Kwame Dawes: “Turn to the alchemy of dub.”

Preamble:

“Love Affair with literature,” is an annually event hosted by the department of literatures in English at The University of the West Indies, Mona campus. The department  invites a prominent writer to read works that speak to the topic, whichever way the writer interprets the theme. The invited writer this year was none other than Kwame Dawes, with laudable accolades, which anyone can get from  the internet. I was asked to introduce him, and therefore, thought it would be a disservice to just read his biography since anyone could.  Instead, I decided  to personalize the introduction as I have known Kwame for  over 20 years.  Although not close, we have been engaging each other  in one capacity or another. Also, I wanted to  use his poems/word to introduce him; so here is my introduction of Kwame Dawes

“Turn to the alchemy of dub,” is, for me, an unforgettable line from Kwame Dawes’ poem Faith. Just that phrase alone tells us something essential about the poet we welcometonight.

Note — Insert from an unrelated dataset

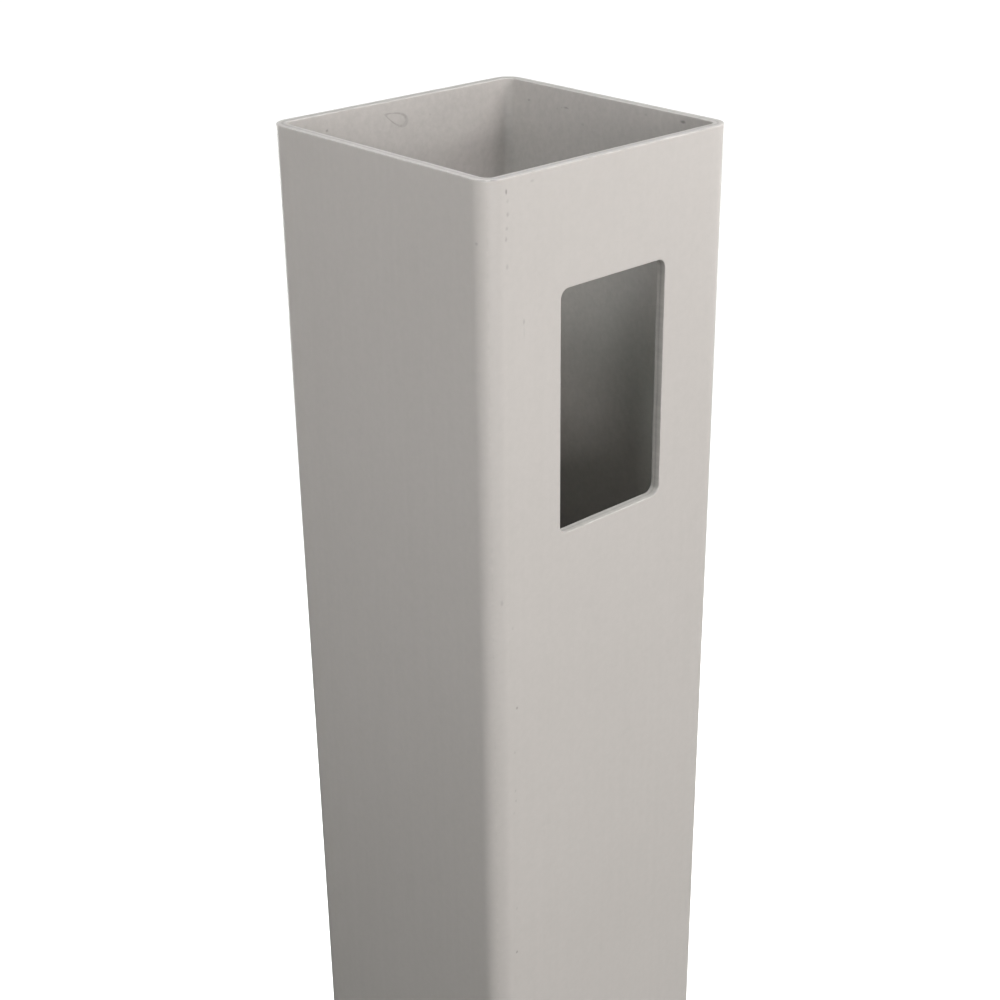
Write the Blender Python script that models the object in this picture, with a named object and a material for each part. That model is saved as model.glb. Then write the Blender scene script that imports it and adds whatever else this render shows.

To speak of dub as alchemy is to understand something profound about this Caribbean region we call home, and specially Jamaica. Dub music, born out of rhythm and experimentation, is indeed a kind of alchemy as it takes fragments such as sound, memory, slices of history, bass, and voice and transforms them into something larger, more grounding than their parts and that sits in the base of your stomach, well at least mine.  Transformative.

When Dawes names dub alchemy, he shows us something about his own poetic imagination: a deep respect and understanding for Jamaican creativity, for Caribbean ingenuity, for what our people have made out of centuries of movement, struggle, invention, and survival.

The first time I met Kwame Dawes was when I was invited to Calabash International Literary Festival, after my collection Caribbean Passion, 2004 had been published by Peepal Tree Press. I remember a brief encounter  a moment before my reading. One of the poems in the collection, “Bumbu Clat,” is about the cloth women used  to use when they had their menses before pads.  The title of the poem is said to be the worse Jamaican bad word, and just a few week before my reading, an artist was arrested for shouting the word out on stage. (Absurd, but colonial ideology still rules and bumbu clat and other such words were still on the legal books, and punishable). Nonetheless I was determined to read the poem and I did. However, I remember asking Kwame just before I went on stage, if I could be arrested for reading the poem, hence cursing a Jamaican bad word at a public event. Needless to say I didn’t get arrested.

But that was not my first contact with Dawes, I remember getting an email from him, requesting an interview for his anthology Talk Yuh Talk: Interviews with Anglophone Caribbean Poets, which was published in 2000. I remember him calling me to make plans for the interview.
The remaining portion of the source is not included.